Frida Kahlo and Her Animalitos by Monica Brown, illustrated by John Parra
Category: Children's Picture Book
Comments: Magdalena Carmen Frieda Kahlo y Calderon AKA Frida Kahlo was born in the early 1900s and lived in Coyoacán, the land of Aztecs, near Mexico City. She was born to a mestiza mother and a German-Hungarian father. Frida's life was fraught by illness (polio) as a child and an accident as a teenager, both of which involved being bedridden for months with only her imagination for company. During her second incapacitation, her mother encouraged her to paint, and her life was transformed by her magical creativity. She painted herself and her beloved pets, her constant companions in the journey life fraught with continuous health problems. Parra's artwork is evocative of Kahlo's style and adds greatly to the beauty of this book. Brown has made this complex biography simple by telling the story of how Kahlo connected with each of her pets with their imaginative names and personified characteristics.
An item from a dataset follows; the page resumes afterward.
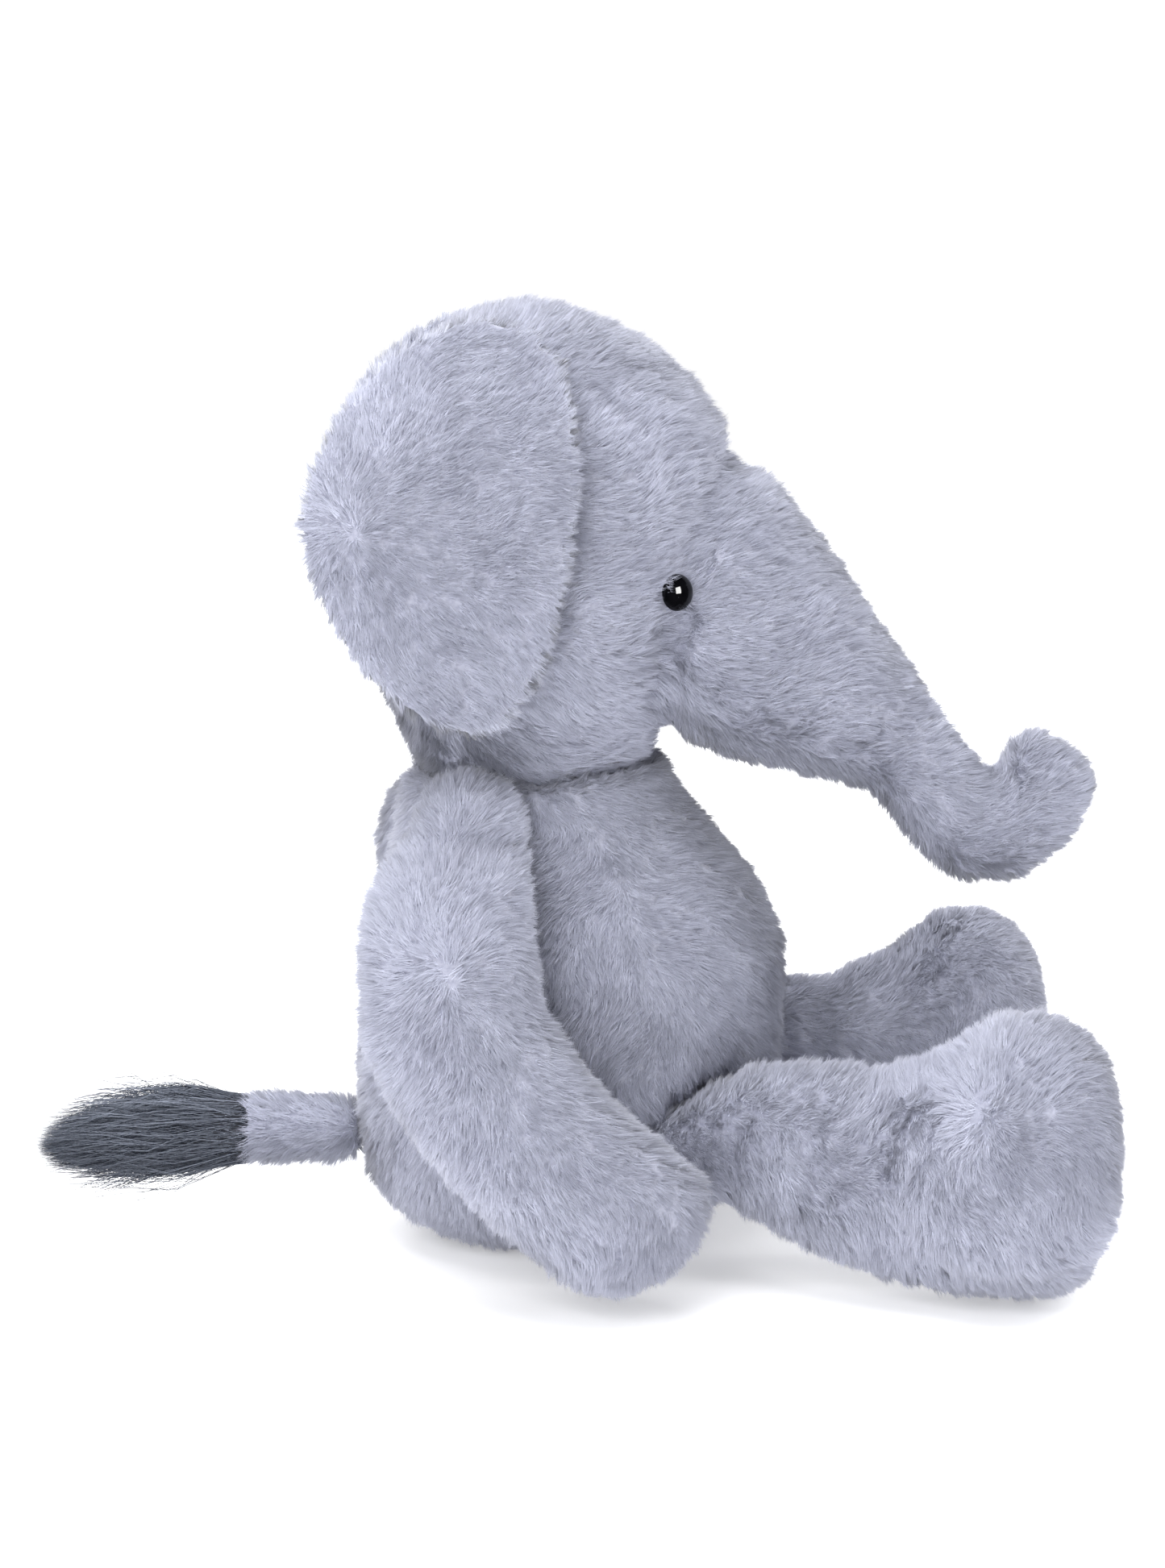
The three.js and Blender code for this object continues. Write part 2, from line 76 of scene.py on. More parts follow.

The Blue Hour by Isabelle Simler
Category: Children's Picture Book
Comments: Everything in this book is in shades of blue. I was fascinated by the widely variant brilliance of Simler's palate. The theme of the story is that the period of time between sundown and nightfall, when the sky turns a gorgeous blue, commonly known as L'Heure Bleu, life starts to settle down for the night. Every pair of pages has a description and a finely drawn depiction of blue flora and fauna: jay, poison dart frog, songbird, vulturine guineafowl, damselfly, racer snake, and many others.